I thought helping in that capacity would always feel good. I was anxious to go. I wanted to do the work. I didn’t understand the chaos a disaster creates. I thought there would be people who would know more than me and would model the right way to help. It wasn’t like that. It was confusing, scary and frustrating at times. Sometimes the amount of pain I felt was overwhelming.

The truth is it’s hard to have compassion without feeling pain, and so I avoid it. But it bubbles to the surface and takes different forms. I get angry. I get depressed. I am grieving if I’m being honest with myself.

Nothing lasts forever, nothing is guaranteed, and anyone’s circumstances could change in an instant. It could all be gone tomorrow. There’s only one way it ends; we die at the end. As different as we may think we are from one another, we all have this in common.

Life seems easier to understand when we believe we can be good enough to deserve the things we have. I have clung to that idea my entire life. But it’s an illusion.

The world is expansive, with billions of unique experiences happening simultaneously. We live and breathe and experience life together.

Being in Herma’s house was living, breathing and experiencing her life. I opened myself up to her pain, and I still feel it now.

No one is returning to rebuild Herma’s house. Jess and I were told Herma’s house would only be rebuilt if volunteers continued to help. We were informed that everyone went home on Nov. 3, just over three weeks after arriving. Herma is on her own.

It doesn’t feel like enough help for Herma and the others reeling from the fallout of Hurricane Helene and Hurricane Milton. Efforts there probably won’t be enough for a long time.

Since coming home, enough, to me, only exists when everyone feels as comfortable in their home as I feel in mine.
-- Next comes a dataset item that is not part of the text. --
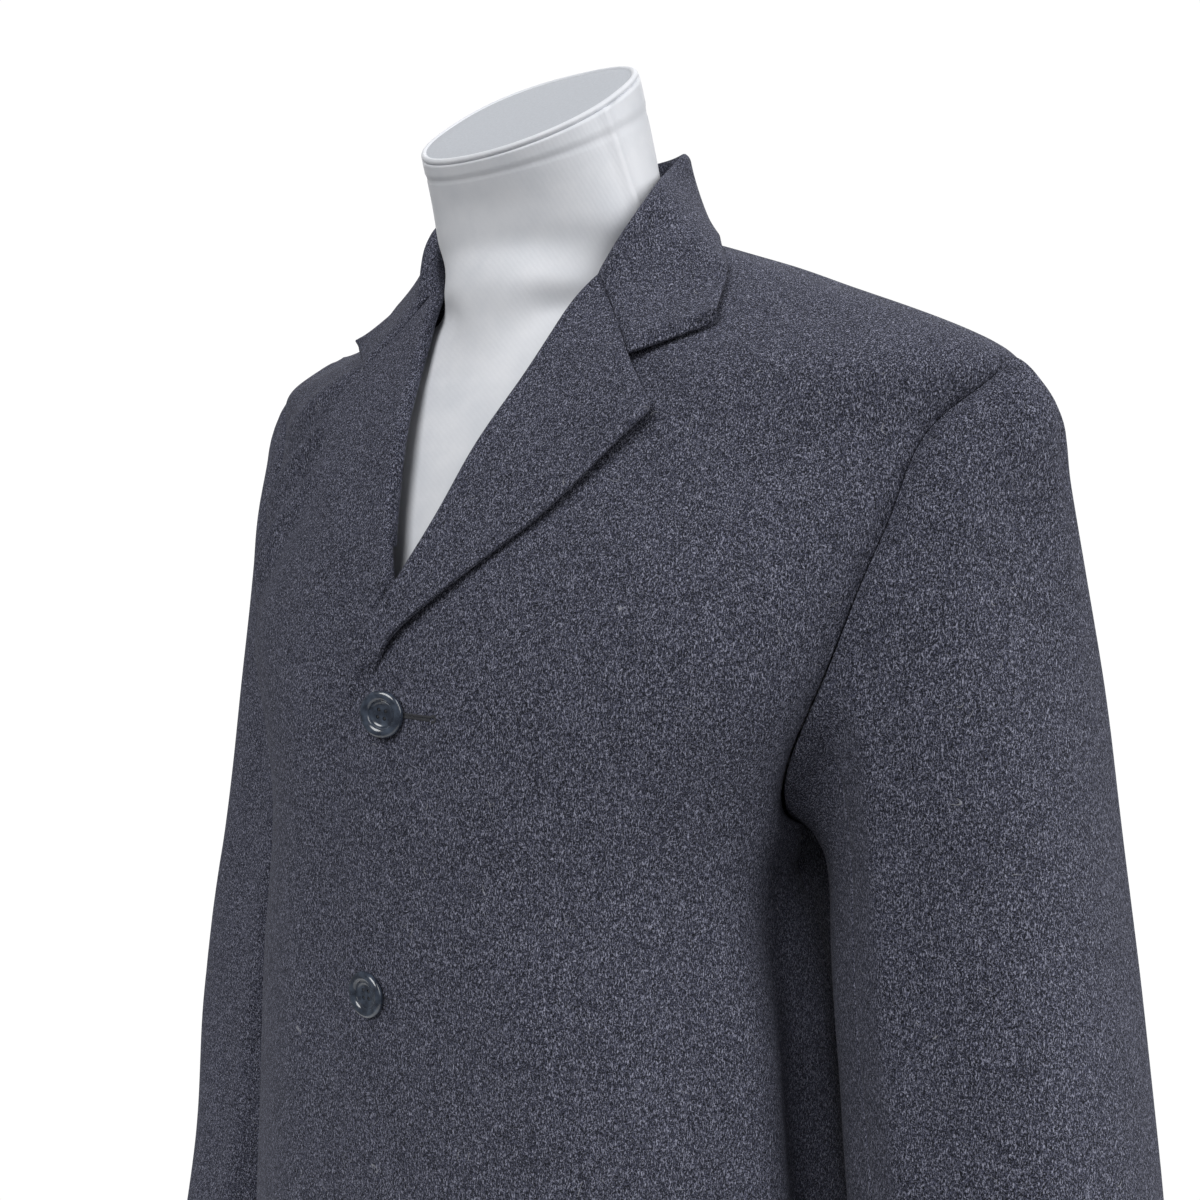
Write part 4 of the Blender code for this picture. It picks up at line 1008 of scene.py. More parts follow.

Sometimes that feels like a bottomless pit. Other times it feels like hope.

I can never do enough. No one of us ever can. But the help you can give can be part of enough. The potential for a better world comes from leaning into the hope that you’re contributing to something greater than yourself.

Help doesn’t have to be perfect or grandiose. It can be clunky, the same way two 35-year-old moms impulsively driving across the country to help with hurricane relief was clunky. It can be awkward like accepting money without a fully formed plan. It can be frustrating, the way dealing with operations in Florida felt. It can be heartwarming and supportive like hugging a stranger at a small airstrip in North Carolina. It can also be transformative and eye-opening like mudding out Herma’s house. It can look however it needs to look to get people the help they need.

We need each other. We need to show up for one another in disasters and daily life. We need to exist with each other in mind, wanting the same kind of life for everyone else that we want for ourselves.

I never imagined a late-night text from my best friend would change my life. Imagine what we can accomplish if we lift each other up in the face of adversity instead of looking away.